Types and Severity of Threats
In northeast China, logging and hunting are two of the most pervasive threats to biodiversity. In the Changbai Mountains, tourism development is another activity of concern to conservation. All of these activities mean that protected areas in this ecoregion need to have a carefully planned system of buffer zone management, according to (MacKinnon 1996).

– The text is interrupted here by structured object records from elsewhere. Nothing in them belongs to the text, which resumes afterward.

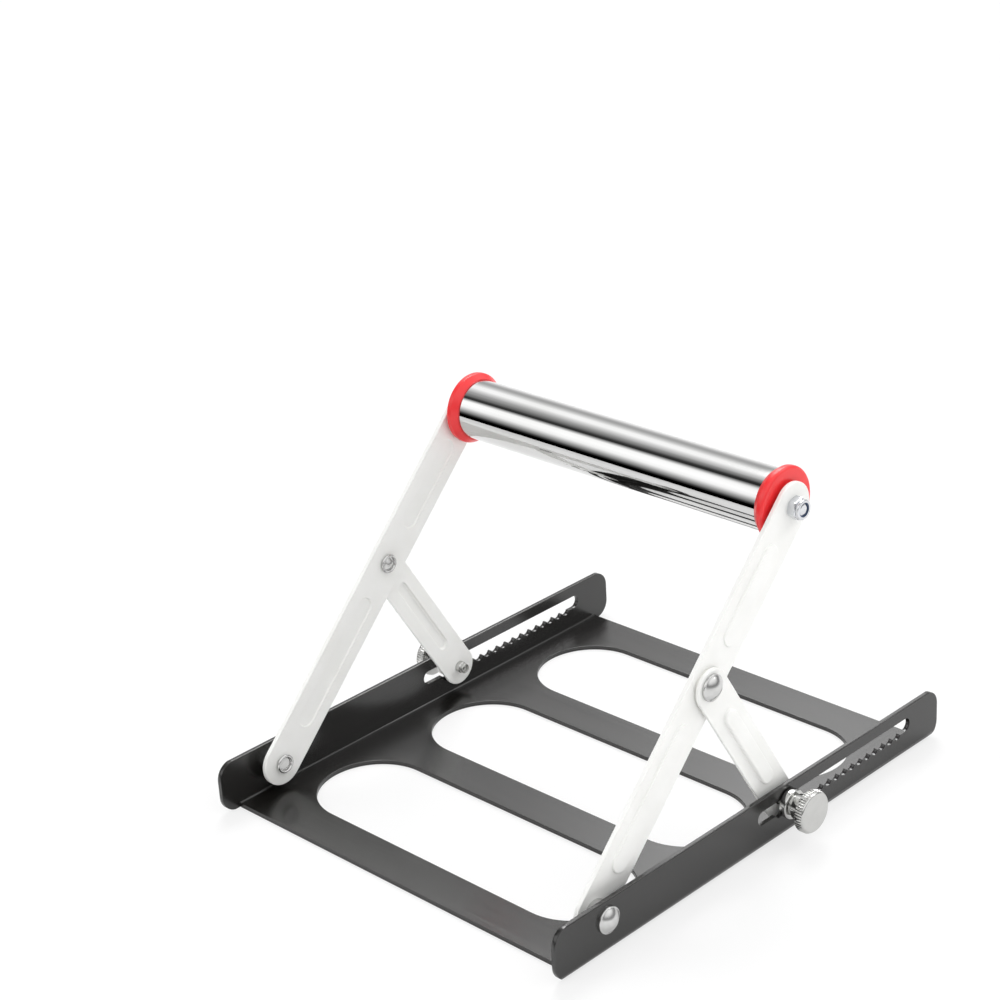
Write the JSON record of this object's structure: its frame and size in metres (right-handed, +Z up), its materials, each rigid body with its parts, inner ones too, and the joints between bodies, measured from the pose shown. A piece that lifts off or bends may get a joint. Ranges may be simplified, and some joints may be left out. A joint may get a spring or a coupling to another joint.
{
  "type": "material support stand",
  "caption": "Folding material support stand: a sheet tray with windows whose hinged arms carry a bearing roller, propped by struts that lock with thumb screws in toothed slots.",
  "frame": {"origin": "on the floor under the middle of the stand", "axes": "+X along the roller to the right, +Y from the end with the arm pivots to the rear, +Z up"},
  "size_m": [0.2208, 0.24, 0.1533],
  "materials": {
    "tray_coating": "satin dark grey powder coat",
    "arm_coating": "smooth white powder coat",
    "rivet_steel": "bright steel, upset by the rivet press",
    "zinc_steel": "bright zinc plate",
    "nickel_plate": "nickel plate over turned and knurled steel",
    "roller_chrome": "polished tube",
    "bearing_steel": "ground",
    "red_plastic": "moulded, semi gloss",
    "nylon_blue": "matte moulded nylon",
    "nylon_white": "matte moulded nylon"
  },
  "bodies": {
    "base": {"base_tray": "tray_coating", "left_pivot_rivet": "rivet_steel", "right_pivot_rivet": "rivet_steel", "left_pivot_spacer": "rivet_steel", "right_pivot_spacer": "rivet_steel"},
    "arm_frame": {"axle_rod": "zinc_steel", "axle_sleeve": "zinc_steel", "left_arm": "arm_coating", "right_arm": "arm_coating", "left_strut_rivet": "rivet_steel", "right_strut_rivet": "rivet_steel", "left_strut_washer": "nylon_white", "right_strut_washer": "nylon_white", "left_axle_washer": "zinc_steel", "right_axle_washer": "zinc_steel", "left_lock_nut": "zinc_steel", "right_lock_nut": "zinc_steel", "left_lock_nut_insert": "nylon_blue", "right_lock_nut_insert": "nylon_blue", "left_bearing_inner_ring": "bearing_steel", "right_bearing_inner_ring": "bearing_steel"},
    "strut_left": {"left_strut": "arm_coating", "left_threaded_bush": "nickel_plate"},
    "strut_right": {"right_strut": "arm_coating", "right_threaded_bush": "nickel_plate"},
    "thumb_left": {"left_thumb_screw": "nickel_plate"},
    "thumb_right": {"right_thumb_screw": "nickel_plate"},
    "roller": {"roller_tube": "roller_chrome", "left_end_cap": "red_plastic", "right_end_cap": "red_plastic", "left_bearing_outer_ring": "bearing_steel", "right_bearing_outer_ring": "bearing_steel", "left_bearing_balls": "bearing_steel", "right_bearing_balls": "bearing_steel"}
  },
  "joints": [
    {"name": "arm_pivot", "type": "hinge", "parent": "base", "child": "arm_frame", "pos_m": [0, -0.0912, 0.0146], "axis": [1, 0, 0], "range_deg": [-36.6, 4.7]},
    {"name": "left_strut_pivot", "type": "hinge", "parent": "arm_frame", "child": "strut_left", "pos_m": [-0.0917, -0.02373, 0.08275], "axis": [1, 0, 0], "range_deg": [-11.1, 85.8]},
    {"name": "right_strut_pivot", "type": "hinge", "parent": "arm_frame", "child": "strut_right", "pos_m": [0.0917, -0.02373, 0.08275], "axis": [1, 0, 0], "range_deg": [-11.1, 85.8]},
    {"name": "left_screw_spin", "type": "hinge", "parent": "strut_left", "child": "thumb_left", "pos_m": [-0.0985, 0.01695, 0.01468], "axis": [1, 0, 0], "continuous": true},
    {"name": "right_screw_spin", "type": "hinge", "parent": "strut_right", "child": "thumb_right", "pos_m": [0.0985, 0.01695, 0.01468], "axis": [1, 0, 0], "continuous": true},
    {"name": "roller_spin", "type": "hinge", "parent": "arm_frame", "child": "roller", "pos_m": [0, 0.0308, 0.13783], "axis": [1, 0, 0], "continuous": true}
  ],
  "couplings": [
    {"joint": "left_strut_pivot", "follows": "arm_pivot", "ratio": -2.343},
    {"joint": "right_strut_pivot", "follows": "arm_pivot", "ratio": -2.343}
  ]
}
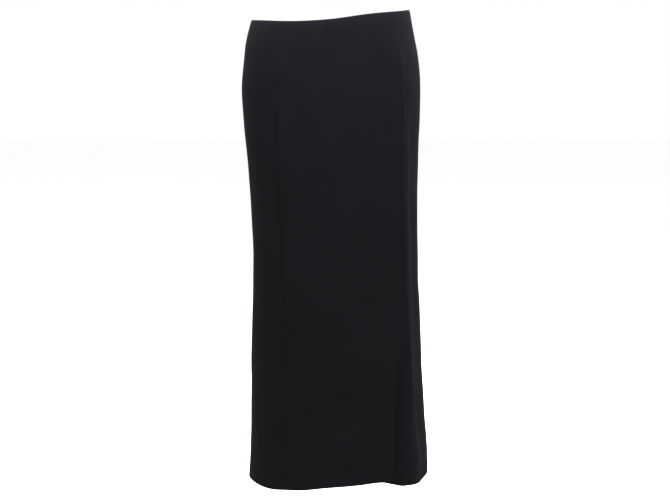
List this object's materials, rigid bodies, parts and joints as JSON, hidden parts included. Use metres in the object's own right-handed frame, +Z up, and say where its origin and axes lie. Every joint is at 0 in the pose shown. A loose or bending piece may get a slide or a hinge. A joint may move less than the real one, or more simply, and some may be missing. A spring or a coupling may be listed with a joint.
{
  "type": "maxi skirt",
  "caption": "Full-length column skirt in plain black stretch crepe, in its worn shape, with soft folds, a turned-in waist edge and a turned-up hem.",
  "frame": {"origin": "centre of the waist opening, where the wearer's waist holds the skirt", "axes": "+Z up, the front faces -Y, +X to the right of someone who looks at the front"},
  "size_m": [0.3964, 0.2456, 1.007],
  "materials": {
    "crepe": "matt crepe with a faint sheen"
  },
  "bodies": {
    "root": {"front_panel": "crepe", "back_panel": "crepe"}
  },
  "joints": []
}
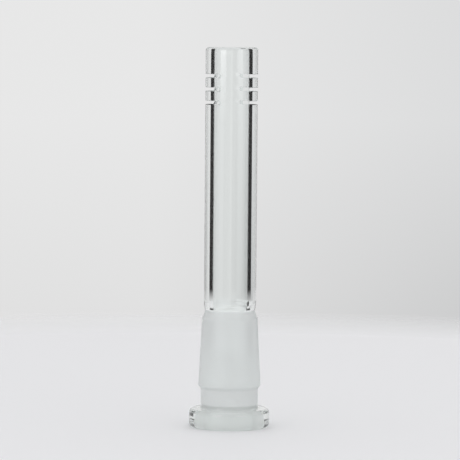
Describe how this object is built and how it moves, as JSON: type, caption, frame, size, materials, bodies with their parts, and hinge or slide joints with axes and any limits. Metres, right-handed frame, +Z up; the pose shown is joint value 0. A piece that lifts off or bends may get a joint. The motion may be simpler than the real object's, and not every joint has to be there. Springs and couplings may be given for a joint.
{
  "type": "ground joint diffuser down-tube",
  "caption": "Clear glass tube that stands on its flange: a ground cone outside, a ground socket inside, and saw-cut diffuser slots near the tip.",
  "frame": {"origin": "centre of the flange's resting face, on the axis of the tube", "axes": "+Z up the axis to the slotted tip; +X and -X through the middles of the two columns of saw cuts"},
  "size_m": [0.0244, 0.0244, 0.1148],
  "materials": {
    "flange_glass": "clear, fire-polished, faintly green where it is thick",
    "neck_glass": "matt, with faint turning rings outside and ground inside",
    "ground_glass": "finely ground, matt",
    "seal_glass": "clear, flame-worked above, with the grinding running on over its shoulder",
    "stem_glass": "clear, drawn tube, with frosted saw cuts"
  },
  "bodies": {
    "root": {"base_flange": "flange_glass", "joint_neck": "neck_glass", "ground_cone": "ground_glass", "flame_seal": "seal_glass", "stem_tube": "stem_glass"}
  },
  "joints": []
}
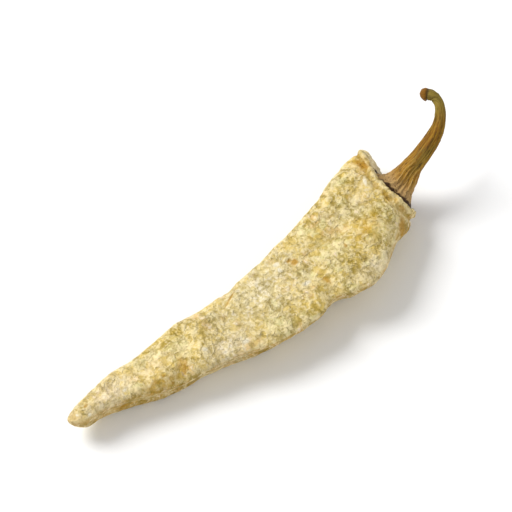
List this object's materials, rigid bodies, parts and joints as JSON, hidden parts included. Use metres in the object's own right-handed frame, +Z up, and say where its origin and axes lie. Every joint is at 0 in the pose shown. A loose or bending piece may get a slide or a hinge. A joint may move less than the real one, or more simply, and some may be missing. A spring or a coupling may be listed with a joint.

Justification of Ecoregion Delineation
This boundary follows the CVMCC (1979) Vegetation Map of China’s classes of boreal conifers (1 and 2a) and temperate mixed and deciduous forests (6, 13a, and 14a). Within Korea, the boundary follows the sub-arctic conifer forest (D Zone) delineation from the forest vegetation zone map based on thermal climate and elaborated by Yim (1977)(also described in Ching 1991). Forests in this ecoregion are mixed with boreal conifers, predominantly spruce (Picea spp.) and fir (Abies spp.). The overall area corresponds to Davis et al.’s Changbai mountains region (site EA1) and MacKinnon et al.'s (1996) Changbai Mountains classification (subunit 14a) for Mixed Coniferous Northeast China (unit 14). Due to the wide transitional zone between this and adjacent cool-temperate deciduous forests, the boundary for this ecoregion may vary from one author to the next.

References
Chinese Vegetation Map Compilation Committee. 1979. Vegetation map of China. Map (1:10,000,000). Science Press, Beijing, China.

Kong, W., and D. Watts. 1993. The plant geography of Korea with an emphasis on the alpine zones. Kluwer Academic Publishers. Dordrecht, The Netherlands.

MacKinnon, J. 1996. Wild China. The MIT Press, Cambridge MA.

Mackinnon, J., M. Sha, C. Cheung, G. Carey, Z. Xiang, and D. Melville. 1996. A biodiversity review of China. World Wide Fund for Nature, Hong Kong.

Yim, Y. 1977. Distribution of forest vegetation and climate in the Korean Peninsula. Japanese Journal of Ecology 27:269-278.

Zhao, J. editor. Zheng Guangmei, Wang Huadong, Xu Jialin. 1990. The Natural History of China. McGraw Hill Publishing Company, New York.

Zhao, S. 1999. Biodiversity and Conservation in Changbai Mountain Biosphere Reserve. Ambio 26(8).